With riot shields held in front of them, the troopers started running.
They never fired a shot. Some wrestled with the front door, unable to get in. Others went through the front windows. Roberts was reloading as they came over the sills. He held the 9 mm to the middle of his forehead, and pulled the trigger.
Inside the simple classroom, with its wooden desks and big chalkboard, was chaos and blood and broken glass. The troopers lost valuable time unlashing the girls' feet. Marian Fisher was already dead. An officer scooped up 7-year-old Naomi Rose Ebersol, who weighed about 50 pounds, and dashed out. By the time he reached the end of the lane, she was dead.
Helicopters descended to remove the wounded. Amish families walked from all directions, and stopped at yellow crime tape incongruously blowing in fields of green. They bowed their heads. Normally stoic, these plain people who shun electricity and automobiles and telephones, covered their faces and wept.
The tumult reached beyond the schoolroom.
Helicopters were offered to take the victims' families to hospitals. They refused to ride in the contraptions. The desperately wounded girls had already been loaded and taken away, but officers didn't know their names, or which hospitals they had been taken to. Some families went to the wrong hospitals. Another arrived at a hospital only to learn their daughter was really in the morgue.

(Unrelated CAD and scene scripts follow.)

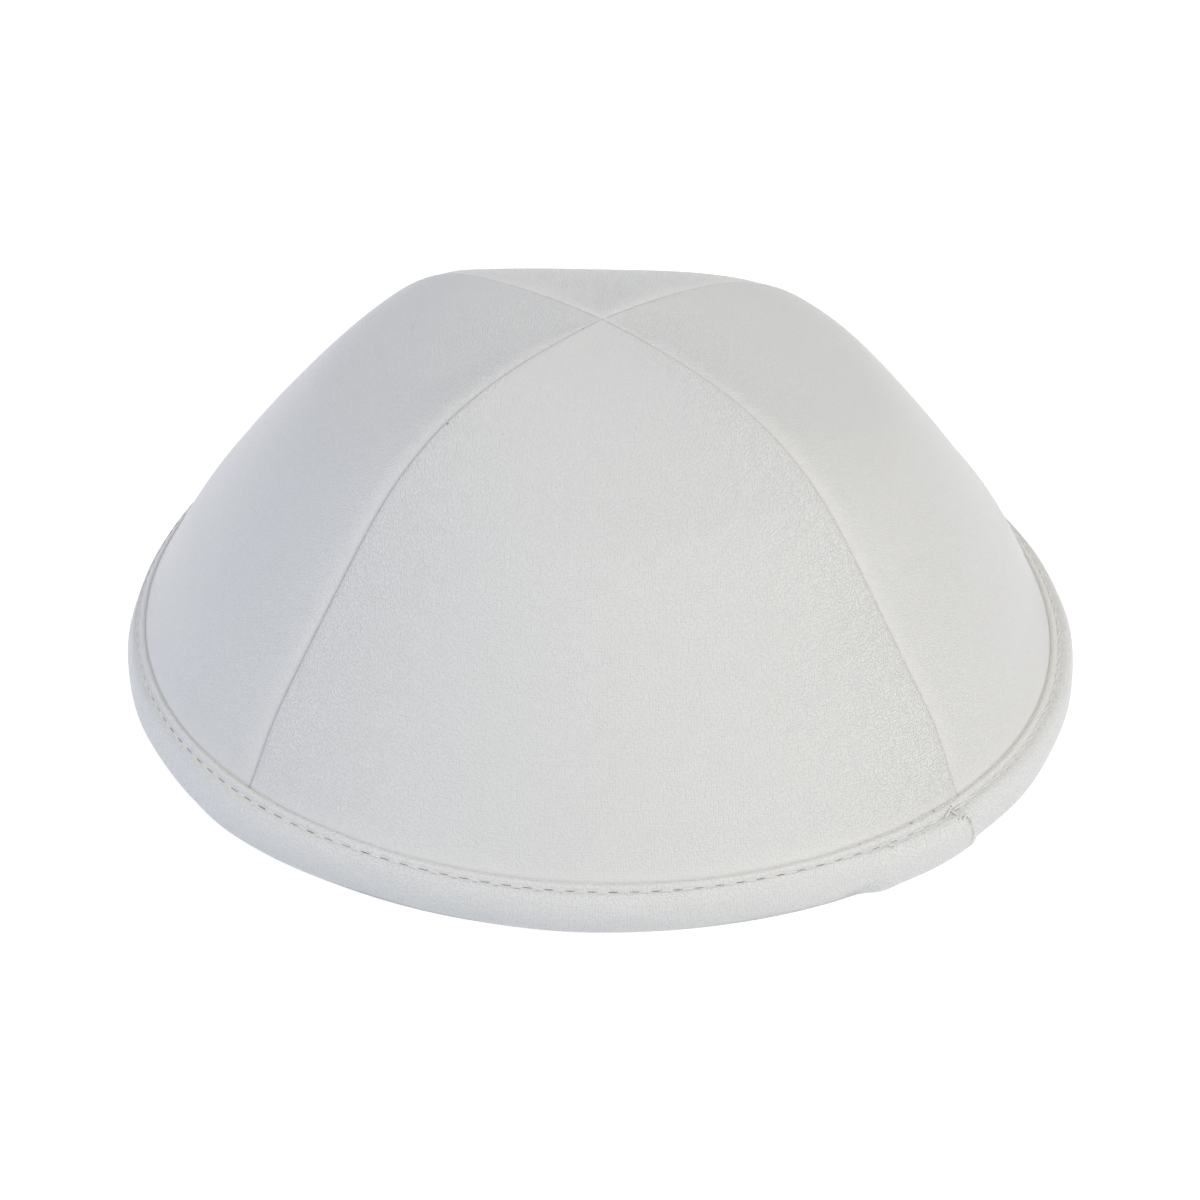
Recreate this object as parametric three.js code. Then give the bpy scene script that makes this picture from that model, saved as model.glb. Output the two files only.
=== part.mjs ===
// Kippah: a shallow leather skullcap of four gores, edged with one folded leather binding.
// Millimetres, +Z up, the front towards -Y. The origin is on the floor under the rim's centre.
import * as THREE from 'three';

// Driving dimensions, in millimetres and degrees
const RIM_RADIUS = 85;
const CROWN_WALL = 1.4;
const PIECE_GAP = 0.3;
const APEX = new THREE.Vector2(-1, -2);
const TIP_RADIUS = 0.5;

// The binding stands this far outside the fold line, where its top edge meets the crown
const BINDING_PROUD = 3.4;
const FOLD_RADIUS = RIM_RADIUS - BINDING_PROUD;

// The rim is a circle drawn out a little at the seams: a share of the fold radius
const RIM_SQUARE = 0.007;

// Each gore runs anticlockwise, seen from above, between two seams given as angles from +X
const GORES = [
  { name: 'crown_panel_right', from: -44, to: 44.5 },
  { name: 'crown_panel_back', from: 44.5, to: 138 },
  { name: 'crown_panel_left', from: 138, to: 227 },
  { name: 'crown_panel_front', from: 227, to: 316 },
];

// Crown heights along a seam and along the middle of a gore. share is the way from apex to fold line
const MERIDIAN = [
  { share: 0.0, seam: 66.3, mid: 66.3 },
  { share: 0.12, seam: 65.9, mid: 65.3 },
  { share: 0.25, seam: 64.8, mid: 63.3 },
  { share: 0.38, seam: 62.5, mid: 60.0 },
  { share: 0.5, seam: 58.5, mid: 55.4 },
  { share: 0.62, seam: 51.4, mid: 49.2 },
  { share: 0.75, seam: 39.2, mid: 38.2 },
  { share: 0.88, seam: 25.5, mid: 24.2 },
  { share: 1.0, seam: 9.4, mid: 8.6 },
];

// Below the fold line the gores are tucked inside the binding.
// down is a share of the fold's height above the floor, out is measured outwards from the fold line
const TUCK = [
  { down: 0.22, out: 0.9 },
  { down: 0.45, out: 1.2 },
  { down: 0.66, out: 1.2 },
];

// Section of the binding, from the top edge over the outside, under the foot, up the inside and
// back down and up the slot that holds the gores. lap is the share of the joint's extra thickness
const BINDING = [
  { out: 0.35, down: 0.0, lap: 0 },
  { out: 0.75, down: -0.03, lap: 0.3 },
  { out: 1.2, down: 0.005, lap: 0.5 },
  { out: 1.5, down: 0.07, lap: 0.5 },
  { out: 2.1, down: 0.1, lap: 1 },
  { out: 2.85, down: 0.28, lap: 1 },
  { out: BINDING_PROUD, down: 0.6, lap: 1 },
  { out: 3.2, down: 0.82, lap: 1 },
  { out: 2.4, down: 0.96, lap: 0.5 },
  { out: 1.7, down: 1.0, lap: 0 },
  { out: -0.6, down: 1.0, lap: 0 },
  { out: -1.7, down: 0.93, lap: 0 },
  { out: -2.25, down: 0.76, lap: 0 },
  { out: -2.35, down: 0.45, lap: 0 },
  { out: -2.6, down: 0.13, lap: 0 },
  { out: -1.5, down: 0.1, lap: 0 },
  { out: -1.0, down: 0.22, lap: 0 },
  { out: -0.55, down: 0.45, lap: 0 },
  { out: -0.55, down: 0.7, lap: 0 },
  { out: 1.55, down: 0.7, lap: 0 },
  { out: 1.55, down: 0.45, lap: 0 },
  { out: 1.25, down: 0.22, lap: 0 },
];

// The binding's ends overlap right of the front: there the strip is thicker by LAP_THICKNESS
const LAP_FROM = -60;
const LAP_TO = -44;
const LAP_THICKNESS = 0.6;

// The two edges of a seam roll down into it over ROLL_WIDTH, or less near the apex, and are pressed
// nearly flat at the fold line and quite flat inside the binding
const ROLL_WIDTH = 2.6;
const ROLL_DEPTH = 0.9;
const ROLL_MOST = 0.3;
const ROLL_AT_FOLD = 0.2;

// Columns beside a seam: mm from the edge, and at most this share of the gore's half width
const EDGE_COLUMNS = [
  { mm: 0, most: 0 },
  { mm: 0.9, most: 0.12 },
  { mm: ROLL_WIDTH, most: ROLL_MOST },
];
const INNER_COLUMNS = 13;
const CROWN_ROWS = 21;
const RIM_SEGMENTS = 90;

const LEATHER = { color: 0xdcdad6, roughness: 0.55, metalness: 0 };
const BINDING_LEATHER = { color: 0xdedcd7, roughness: 0.5, metalness: 0 };

const radians = THREE.MathUtils.degToRad;
const lerp = THREE.MathUtils.lerp;

// Slope of a height column at a row, from the rows on both sides
function slopeAt(column, row) {
  const before = MERIDIAN[Math.max(row - 1, 0)];
  const after = MERIDIAN[Math.min(row + 1, MERIDIAN.length - 1)];
  return (after[column] - before[column]) / (after.share - before.share);
}

// Height on a smooth curve through a column of the meridian table: a cubic between each two rows
function heightAt(column, share) {
  let row = 0;
  while (row < MERIDIAN.length - 2 && share > MERIDIAN[row + 1].share) row += 1;
  const low = MERIDIAN[row];
  const high = MERIDIAN[row + 1];
  const span = high.share - low.share;
  const t = (share - low.share) / span;
  const rise = high[column] - low[column];
  const startSlope = slopeAt(column, row) * span;
  const endSlope = slopeAt(column, row + 1) * span;
  const bend = startSlope + endSlope - 2 * rise;
  return low[column] + startSlope * t + (rise - startSlope - bend) * t * t + bend * t * t * t;
}

// Plan position of the fold line: side runs from -1 to 1 across a gore, from seam to seam
function foldPoint(angle, side, out = 0) {
  const radius = FOLD_RADIUS * (1 - RIM_SQUARE * Math.cos(Math.PI * side)) + out;
  return new THREE.Vector2(radius * Math.cos(angle), radius * Math.sin(angle));
}

// Share of the way from a gore's middle height to its seam height. The gore is bent like a parabola
// between its seams, and eases into the smooth wave of the binding near the fold
function seamShare(side, share) {
  const wave = (1 - Math.cos(Math.PI * side)) / 2;
  return lerp(side * side, wave, share ** 3);
}

function skinHeight(side, share) {
  return lerp(heightAt('mid', share), heightAt('seam', share), seamShare(side, share));
}

// Point on the crown's smooth outer skin. A station is a share of the way down, or a tuck row
function skinPoint(gore, side, station) {
  const angle = radians(lerp(gore.from, gore.to, (side + 1) / 2));
  const foot = foldPoint(angle, side, station.out);
  const plan = APEX.clone().lerp(foot, station.share);
  const height = skinHeight(side, station.share) * (1 - station.down);
  return new THREE.Vector3(plan.x, plan.y, height);
}

// Rows of the crown from the tip down to the fold line, then the tuck rows. roll is the share of the
// seam's full roll
function crownStations() {
  const tip = TIP_RADIUS / FOLD_RADIUS;
  const last = CROWN_ROWS - 1;
  const rows = Array.from({ length: CROWN_ROWS }, (_, row) => ({
    share: lerp(tip, 1, row / last),
    down: 0,
    out: 0,
    roll: row < last ? 1 : ROLL_AT_FOLD,
  }));
  return rows.concat(TUCK.map((row) => ({ share: 1, roll: 0, ...row })));
}

// Distances from the nearer seam of one row's columns, from the first seam to the second
function columnDistances(halfWidth) {
  const edge = EDGE_COLUMNS.map((column) => Math.min(column.mm, column.most * halfWidth));
  const first = edge[edge.length - 1];
  const middle = Array.from({ length: INNER_COLUMNS }, (_, column) => {
    const across = lerp(first, 2 * halfWidth - first, (column + 1) / (INNER_COLUMNS + 1));
    return Math.min(across, 2 * halfWidth - across);
  });
  return [...edge, ...middle, ...edge.slice().reverse()];
}

// Depth by which the skin rolls down into a seam: a quarter round of the roll's width
function rollDepth(distance, halfWidth) {
  const width = Math.min(ROLL_WIDTH, ROLL_MOST * halfWidth);
  const away = 1 - Math.min(distance / width, 1);
  return ROLL_DEPTH * (1 - Math.sqrt(1 - away * away));
}

// Grid of a gore's smooth skin, row by row, with the depth that each point rolls down by
function goreGrid(gore) {
  const halfAngle = radians(gore.to - gore.from) / 2;
  return crownStations().map((station) => {
    const reach = station.share * FOLD_RADIUS + station.out;
    const halfWidth = reach * halfAngle - PIECE_GAP / 2;
    const distances = columnDistances(halfWidth);
    return distances.map((distance, column) => {
      const towards = column < distances.length / 2 ? -1 : 1;
      const side = (towards * (halfWidth - distance)) / (reach * halfAngle);
      return { roll: station.roll * rollDepth(distance, halfWidth), point: skinPoint(gore, side, station) };
    });
  });
}

// Outward normal at a grid point, from its neighbours. At a seam it stays in the seam's own plane,
// so the two walls that meet there stay a gap apart through their whole thickness
function gridNormal(grid, gore, row, column) {
  const lastRow = grid.length - 1;
  const lastColumn = grid[row].length - 1;
  const up = grid[Math.max(row - 1, 0)][column].point;
  const down = grid[Math.min(row + 1, lastRow)][column].point;
  const left = grid[row][Math.max(column - 1, 0)].point;
  const right = grid[row][Math.min(column + 1, lastColumn)].point;
  const normal = down.clone().sub(up).cross(right.clone().sub(left)).normalize();
  if (column > 0 && column < lastColumn) return normal;
  const seamAngle = radians(column === 0 ? gore.from : gore.to);
  const along = foldPoint(seamAngle, 1).sub(APEX).normalize();
  const across = new THREE.Vector3(-along.y, along.x, 0);
  return normal.addScaledVector(across, -normal.dot(across)).normalize();
}

// Closed geometry from rows of points on both skins of a wall
function shellGeometry(outer, inner) {
  const rows = outer.length;
  const columns = outer[0].length;
  const points = [...outer.flat(), ...inner.flat()];
  const innerStart = rows * columns;
  const index = [];
  const quad = (a, b, c, d) => index.push(a, b, c, a, c, d);
  for (let row = 0; row < rows - 1; row += 1) {
    for (let column = 0; column < columns - 1; column += 1) {
      const a = row * columns + column;
      quad(a, a + columns, a + columns + 1, a + 1);
      quad(innerStart + a, innerStart + a + 1, innerStart + a + columns + 1, innerStart + a + columns);
    }
    const first = row * columns;
    const last = first + columns - 1;
    quad(first, innerStart + first, innerStart + first + columns, first + columns);
    quad(last, last + columns, innerStart + last + columns, innerStart + last);
  }
  for (let column = 0; column < columns - 1; column += 1) {
    const top = column;
    const bottom = (rows - 1) * columns + column;
    quad(top, top + 1, innerStart + top + 1, innerStart + top);
    quad(bottom, innerStart + bottom, innerStart + bottom + 1, bottom + 1);
  }
  return indexedGeometry(points, index);
}

function indexedGeometry(points, index) {
  const geometry = new THREE.BufferGeometry().setFromPoints(points);
  geometry.setIndex(index);
  geometry.computeVertexNormals();
  return geometry;
}

function crownPanel(gore) {
  const grid = goreGrid(gore);
  const skinAt = (below) => grid.map((row, rowIndex) => row.map((cell, columnIndex) => {
    const normal = gridNormal(grid, gore, rowIndex, columnIndex);
    return cell.point.clone().addScaledVector(normal, -(cell.roll + below));
  }));
  const material = new THREE.MeshStandardMaterial(LEATHER);
  const panel = new THREE.Mesh(shellGeometry(skinAt(0), skinAt(CROWN_WALL)), material);
  panel.name = gore.name;
  return panel;
}

// Place across the gore that holds an angle: -1 at its first seam, 1 at its second
function sideOf(degrees) {
  const turned = THREE.MathUtils.euclideanModulo(degrees - GORES[0].from, 360) + GORES[0].from;
  const gore = GORES.find((candidate) => turned >= candidate.from && turned < candidate.to);
  return (2 * (turned - gore.from)) / (gore.to - gore.from) - 1;
}

// Extra thickness where the binding's ends overlap: a low hump between the two ends
function lapThickness(degrees) {
  const share = (degrees - LAP_FROM) / (LAP_TO - LAP_FROM);
  if (share <= 0 || share >= 1) return 0;
  return LAP_THICKNESS * Math.sqrt(Math.sin(Math.PI * share));
}

function bindingSection(degrees) {
  const side = sideOf(degrees);
  const foldHeight = skinHeight(side, 1);
  return BINDING.map((corner) => {
    const out = corner.out + corner.lap * lapThickness(degrees);
    const plan = foldPoint(radians(degrees), side, out);
    return new THREE.Vector3(plan.x, plan.y, foldHeight * (1 - corner.down));
  });
}

// One strip folded over the gores' lower edges: the section carried once round the rim
function rimBinding() {
  const corners = BINDING.length;
  const step = 360 / RIM_SEGMENTS;
  const sections = Array.from({ length: RIM_SEGMENTS }, (_, turn) => bindingSection(turn * step - 180));
  const index = [];
  for (let turn = 0; turn < RIM_SEGMENTS; turn += 1) {
    const here = turn * corners;
    const next = ((turn + 1) % RIM_SEGMENTS) * corners;
    for (let corner = 0; corner < corners; corner += 1) {
      const after = (corner + 1) % corners;
      index.push(here + corner, here + after, next + after);
      index.push(here + corner, next + after, next + corner);
    }
  }
  const material = new THREE.MeshStandardMaterial(BINDING_LEATHER);
  const binding = new THREE.Mesh(indexedGeometry(sections.flat(), index), material);
  binding.name = 'rim_binding';
  return binding;
}

const kippah = new THREE.Group();
GORES.forEach((gore) => kippah.add(crownPanel(gore)));
kippah.add(rimBinding());

export default kippah;
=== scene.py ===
"""Leather kippah: four sewn gores and a folded, topstitched rim binding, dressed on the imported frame.

Lengths are in metres unless a comment says mm. +Z is up, and the front of the cap faces -Y.
"""

import math

import bpy
import numpy as np
from mathutils import Euler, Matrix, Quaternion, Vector
from bpy.props import FloatProperty, FloatVectorProperty, IntProperty, PointerProperty


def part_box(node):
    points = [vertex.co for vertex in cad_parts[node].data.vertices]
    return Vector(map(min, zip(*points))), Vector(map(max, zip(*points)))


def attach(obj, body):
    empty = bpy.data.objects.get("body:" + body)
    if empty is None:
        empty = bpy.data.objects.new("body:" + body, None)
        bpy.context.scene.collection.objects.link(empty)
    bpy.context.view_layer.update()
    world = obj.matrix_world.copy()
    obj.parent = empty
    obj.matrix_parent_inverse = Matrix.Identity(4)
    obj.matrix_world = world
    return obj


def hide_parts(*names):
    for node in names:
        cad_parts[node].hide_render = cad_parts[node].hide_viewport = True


bl_info = {
    "name": "Leather kippah",
    "version": (1, 0, 0),
    "blender": (4, 5, 0),
    "location": "View3D > Sidebar > Kippah",
    "description": "Builds a leather kippah of four gores with a topstitched rim binding",
    "category": "Add Mesh",
}

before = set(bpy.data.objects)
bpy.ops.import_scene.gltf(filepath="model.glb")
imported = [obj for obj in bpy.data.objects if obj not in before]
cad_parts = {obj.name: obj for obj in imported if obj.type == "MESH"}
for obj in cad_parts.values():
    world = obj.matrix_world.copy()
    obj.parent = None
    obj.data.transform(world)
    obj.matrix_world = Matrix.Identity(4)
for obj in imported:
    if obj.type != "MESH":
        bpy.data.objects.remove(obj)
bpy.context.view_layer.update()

MM = 0.001
BODY = "root"

# The rim's reach comes from the frame; the binding stands proud of the fold line, where it meets the crown
RIM_LOW, RIM_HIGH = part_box("rim_binding")
RIM_REACH = (RIM_HIGH[0] - RIM_LOW[0]) / 2
BINDING_PROUD = 3.4 * MM
RIM_SQUARE = 0.007
FOLD_RADIUS = (RIM_REACH - BINDING_PROUD) / (1 - RIM_SQUARE)
APEX = np.array([-1.0, -2.0]) * MM
TIP_RADIUS = 0.06 * MM

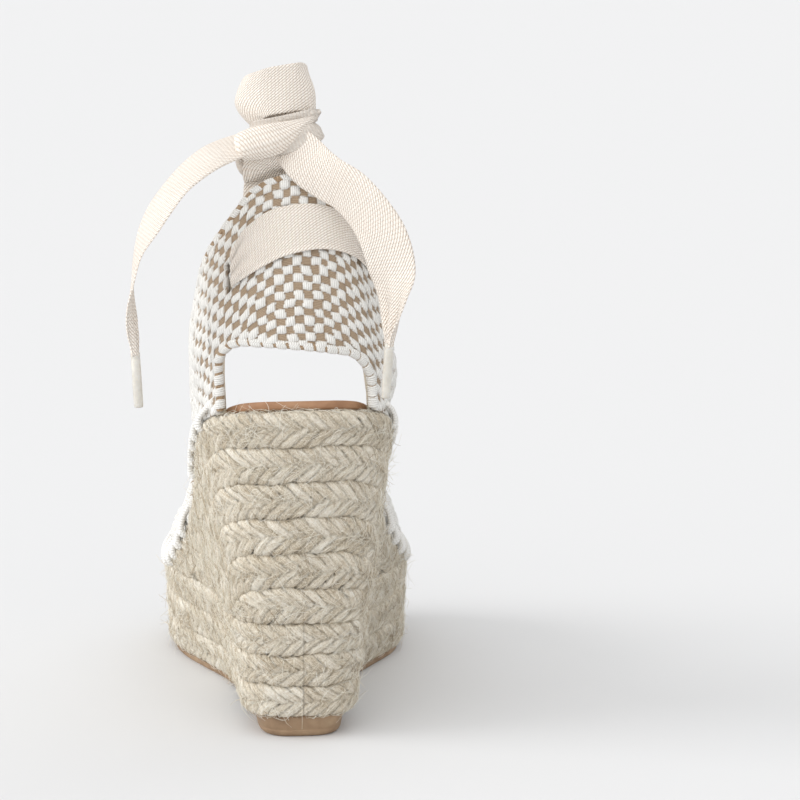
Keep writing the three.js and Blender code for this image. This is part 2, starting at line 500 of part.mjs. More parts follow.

"We had all these victims at the scene, that we're triaging and trying to get help," said State Police Commissioner Jeffrey Miller. "We didn't know who they were. We just knew we had a young, female victim that was taken to hospital X." In the end, hospital staff had to take digital photographs of the victims they had, send them to the state police, so officers could show them to teachers for identification.
"When I got to the scene, many of these troopers were covered in blood," said Miller.